These events raise some interesting points, in addition to the fact that the outlawing of Tostig was almost certainly indirectly responsible for the defeat at Hastings. Firstly, although much is made of the separateness and of the Scandinavian sympathies of the inhabitants of the Danelaw, of which Northumbria was the most important part, there seems to have been no idea of any claim for independence in the rising. The Northumbrians did not want to leave the kingdom of England, they simply wanted a different earl – and the earl whom they chose, in preference to the half-Danish Tostig, was a man with no Danish blood in his veins at all. Even Cnut, a Danish king, had had difficulty with his relations with Northumbria; it was a turbulent region. Secondly, it has been suggested that the demand for the reaffirmation of the laws of Cnut indicates a demand for specifically Danish legislation for Northumbria alone; it is more likely that, since Edward, unlike so many of his predecessors, had never issued a law-code, and Harold Harefoot and Harthacnut had never had time to do so, the laws of Cnut were presumably the legal code in force over all England throughout his reign. The laws of King Edward, that the Conqueror was later symbolically to invoke, were in fact the laws of an earlier conqueror. The laws of Cnut were actually written for him by the impeccably English Archbishop Wulfstan of York and were based on the earlier laws of King Edgar. Patrick Wormald has surmised that the significance of Cnut’s law for the Northumbrian rebels was that it represented the pattern of northern rule subverted by Tostig’s government, and that their invocation of Cnut, like the Conqueror’s of Edward, was as much symbolic as practical; this seems likely.lxvi Thirdly, the insurrection caused an insuperable breach between Harold and Tostig, who blamed his brother for not supporting him and (if the Vita Ædwardi is to be believed) accused him in public of fomenting the rising to injure him. Finally, it is clear from Harold’s activities at Portskewet that the king was at that time in good enough health to be able to contemplate a hunting break there.

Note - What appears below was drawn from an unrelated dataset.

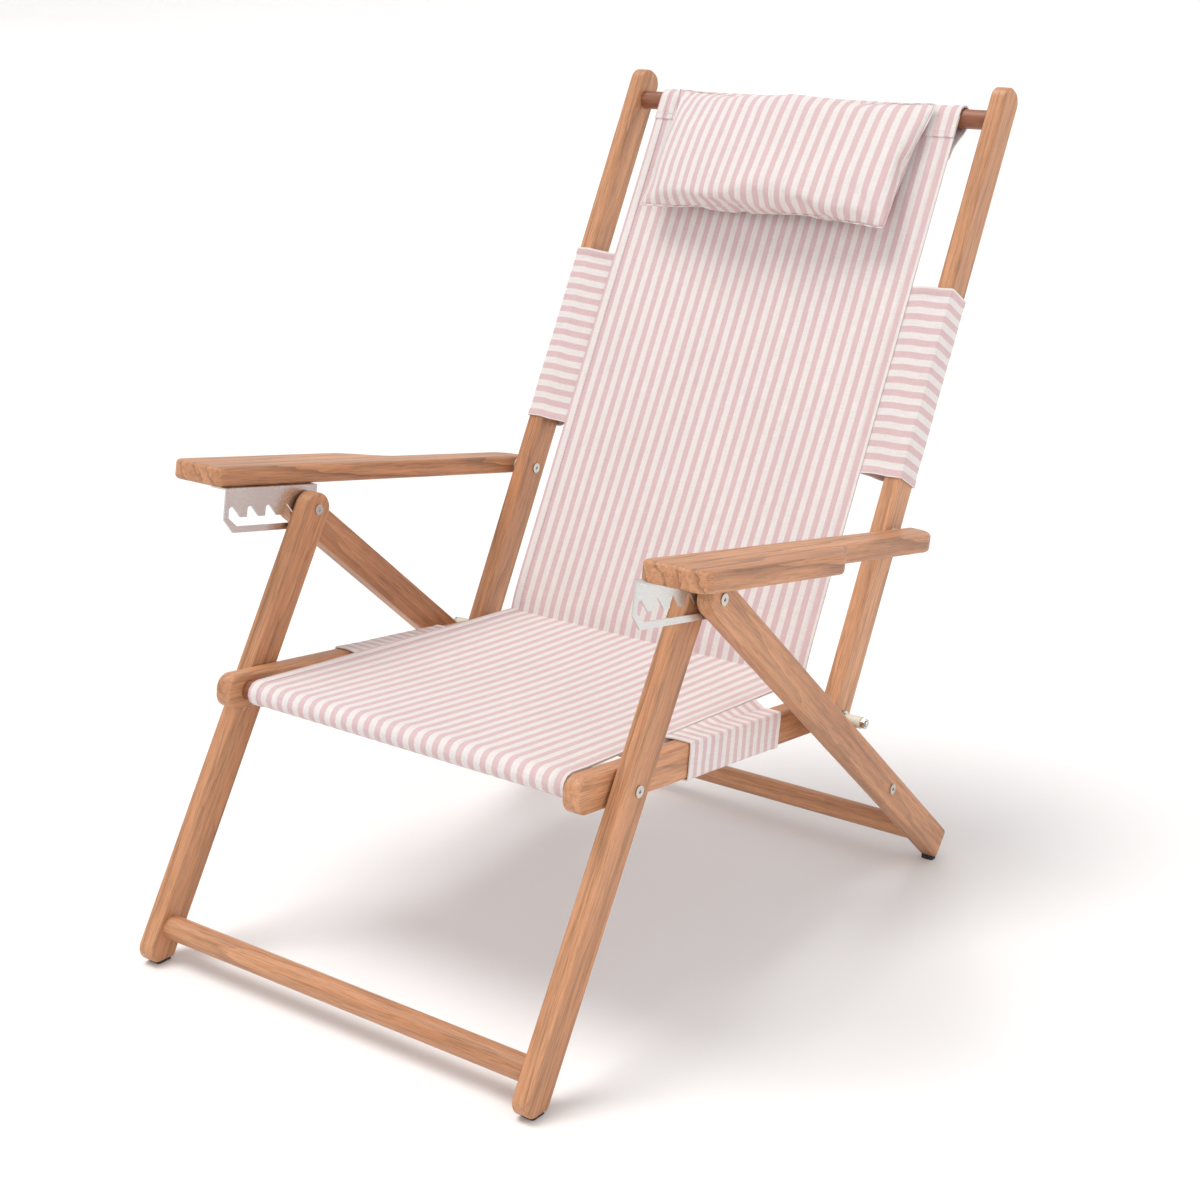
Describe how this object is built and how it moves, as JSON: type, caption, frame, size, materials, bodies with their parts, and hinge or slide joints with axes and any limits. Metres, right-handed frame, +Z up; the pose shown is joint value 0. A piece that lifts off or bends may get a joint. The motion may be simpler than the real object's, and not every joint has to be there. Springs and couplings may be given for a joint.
{
  "type": "beach chair",
  "caption": "Low folding beach chair with a hardwood frame, striped canvas sling and wraps, a head pillow and notched armrest catches that set the recline.",
  "frame": {"origin": "on the floor, at the centre of the chair's box seen from above", "axes": "+Z up; the sitter faces -Y; +X is the sitter's left hand"},
  "size_m": [0.634, 0.8299, 0.8345],
  "materials": {
    "oiled_hardwood": "oiled satin",
    "dowel_wood": "oiled satin",
    "striped_canvas": "woven matte",
    "zinc_steel": "zinc plated",
    "stainless_sheet": "brushed",
    "nylon": "matte",
    "black_rubber": "matte"
  },
  "bodies": {
    "front_frame": {"front_leg_left": "oiled_hardwood", "front_leg_right": "oiled_hardwood", "front_stretcher": "dowel_wood", "front_foot_pads": "black_rubber", "leg_washers": "zinc_steel", "head_bolt_left": "zinc_steel", "head_bolt_right": "zinc_steel"},
    "rear_frame": {"rear_leg_left": "oiled_hardwood", "rear_leg_right": "oiled_hardwood", "rear_stretcher": "dowel_wood", "rear_foot_pads": "black_rubber", "head_bolt_cap_left": "zinc_steel", "head_bolt_cap_right": "zinc_steel", "stay_bolt_left": "zinc_steel", "stay_bolt_right": "zinc_steel"},
    "seat_frame": {"seat_rail_left": "oiled_hardwood", "seat_rail_right": "oiled_hardwood", "seat_front_dowel": "dowel_wood", "seat_bolt_left": "zinc_steel", "seat_bolt_right": "zinc_steel", "seat_barrel_nut_left": "zinc_steel", "seat_barrel_nut_right": "zinc_steel", "seat_sling": "striped_canvas", "seat_wrap_left": "striped_canvas", "seat_wrap_right": "striped_canvas"},
    "hinge_bolts": {"hinge_bolt_left": "zinc_steel", "hinge_bolt_right": "zinc_steel", "nylon_roller_left": "nylon", "nylon_roller_right": "nylon", "lock_nut_left": "zinc_steel", "lock_nut_right": "zinc_steel", "hinge_washers": "zinc_steel"},
    "back_frame": {"back_rail_left": "oiled_hardwood", "back_rail_right": "oiled_hardwood", "top_dowel": "dowel_wood", "back_sling": "striped_canvas", "head_pillow": "striped_canvas", "back_wrap_left": "striped_canvas", "back_wrap_right": "striped_canvas"},
    "stay_links": {"stay_link_left": "stainless_sheet", "stay_link_right": "stainless_sheet"},
    "arm_bolts": {"arm_bolt_left": "zinc_steel", "arm_bolt_right": "zinc_steel"},
    "arm_spacers": {"arm_spacer_left": "nylon", "arm_spacer_right": "nylon"},
    "armrest_left": {"armrest_left": "oiled_hardwood", "arm_insert_left": "zinc_steel", "catch_plate_left": "stainless_sheet", "catch_screws_left": "zinc_steel"},
    "armrest_right": {"armrest_right": "oiled_hardwood", "arm_insert_right": "zinc_steel", "catch_plate_right": "stainless_sheet", "catch_screws_right": "zinc_steel"}
  },
  "joints": [
    {"name": "rear_fold", "type": "hinge", "parent": "front_frame", "child": "rear_frame", "pos_m": [0, -0.1722, 0.4126], "axis": [-1, 0, 0], "range_deg": [0, 77.5]},
    {"name": "seat_fold", "type": "hinge", "parent": "front_frame", "child": "seat_frame", "pos_m": [0, -0.26185, 0.25479], "axis": [-1, 0, 0], "range_deg": [0, 91.46], "deforming": ["seat_sling"]},
    {"name": "back_fold", "type": "hinge", "parent": "seat_frame", "child": "hinge_bolts", "pos_m": [0, 0.09617, 0.2181], "axis": [1, 0, 0], "range_deg": [0, 99.01], "deforming": ["back_sling"]},
    {"name": "recline", "type": "hinge", "parent": "hinge_bolts", "child": "back_frame", "pos_m": [0, 0.09617, 0.2181], "axis": [-1, 0, 0], "range_deg": [0, 35.7]},
    {"name": "stay_fold", "type": "hinge", "parent": "seat_frame", "child": "stay_links", "pos_m": [0, 0.09617, 0.2181], "axis": [-1, 0, 0], "range_deg": [0, 94.21]},
    {"name": "arm_swing", "type": "hinge", "parent": "back_frame", "child": "arm_bolts", "pos_m": [0, 0.18334, 0.39142], "axis": [-1, 0, 0], "range_deg": [0, 108.01]},
    {"name": "arm_level", "type": "hinge", "parent": "arm_bolts", "child": "arm_spacers", "pos_m": [0, 0.18334, 0.39142], "axis": [1, 0, 0], "range_deg": [0, 26.91]},
    {"name": "arm_lift_left", "type": "hinge", "parent": "arm_spacers", "child": "armrest_left", "pos_m": [0, 0.18334, 0.39142], "axis": [-1, 0, 0], "range_deg": [0, 35]},
    {"name": "arm_lift_right", "type": "hinge", "parent": "arm_spacers", "child": "armrest_right", "pos_m": [0, 0.18334, 0.39142], "axis": [-1, 0, 0], "range_deg": [0, 35]}
  ],
  "couplings": [
    {"joint": "seat_fold", "follows": "rear_fold", "ratio": 1.18},
    {"joint": "back_fold", "follows": "rear_fold", "ratio": 1.2774},
    {"joint": "stay_fold", "follows": "rear_fold", "ratio": 1.2155},
    {"joint": "arm_swing", "follows": "rear_fold", "ratio": 1.3935},
    {"joint": "arm_level", "follows": "recline", "ratio": 0.7535}
  ]
}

This was soon to change. According to the Vita Ædwardi, both Edward and the queen became ill with grief over the loss of Tostig, and a more modern biographer has guessed that the king may have suffered one or more strokes as a result of the stress.lxvii From this point on, his health declined steadily. Tostig, meanwhile, sought refuge once again in Flanders, and cast around for allies to support his restoration. He is said (there is no firm evidence) to have tried Normandy, but if he did, he got no direct help from William, who may none the less have been pleased enough to encourage him to add to Harold’s problems. He tried Denmark, but his cousin, Sweyn Estrithson, pleaded other commitments. He did rather better in Norway with Harald Hardrada.

Tostig Appears with a Fleet

Few records of Harold’s short reign survive, for obvious reasons; no one, after Hastings, would want to produce any of his charters or writs in evidence, and in fact only one writ has survived. But from what indications there are, there is no reason to doubt the general tenor of Florence of Worcester’s remarks. Of the few tangible pieces of evidence that survive, the most impressive is his coinage, elegant silver pennies of good weight, bearing his crowned head in profile, struck in more than forty mints. The number of coins minted indicates the urgent need he felt he was likely to have for ready money.

Trouble began in the late spring. On 24 April Halley’s comet made its appearance, causing wonder and consternation on both sides of the Channel. Shortly after, the exiled Tostig appeared with a fleet, pillaged along the south coast from Wight to Sandwich, pressganging men as he went, and, scared off by King Harold’s arrival, continued up to Lindsey where he is said to have burnt many villages and put many men to death. There he was encountered by Earls Edwin and Morcar, who beat him off with much loss. Most of his remaining men deserted, and he limped with his remaining twelve small ships up to Scotland where he was sheltered by King Malcolm, his sworn brother.

In the meantime, in England, Tostig had made his first contribution to the English defeat. The preliminary skirmish in May had convinced Harold that his brother was acting in league with William and that his descent upon the south coast was the preliminary to the full-scale invasion he was expecting. He called out the fyrd, and mobilized the navy. On this occasion he may well have called out the general fyrd, for the Chronicle tells us that he gathered a greater land and ship army than any king had ever raised before, but it telescopes events here, for it passes straight on from this remark to events later in the year. Florence of Worcester gives a fuller account:

King Harold arrived at Sandwich and waited there for his fleet. When it was assembled, he crossed over with it to the Isle of Wight, and, inasmuch as William, count of the Normans, was preparing to invade England with an army, he watched all the summer and autumn for his coming. In addition he distributed a land force at suitable points along the sea-coast. But about the feast of the Nativity of St Mary [8 September] provisions fell short so that the naval and land forces returned home.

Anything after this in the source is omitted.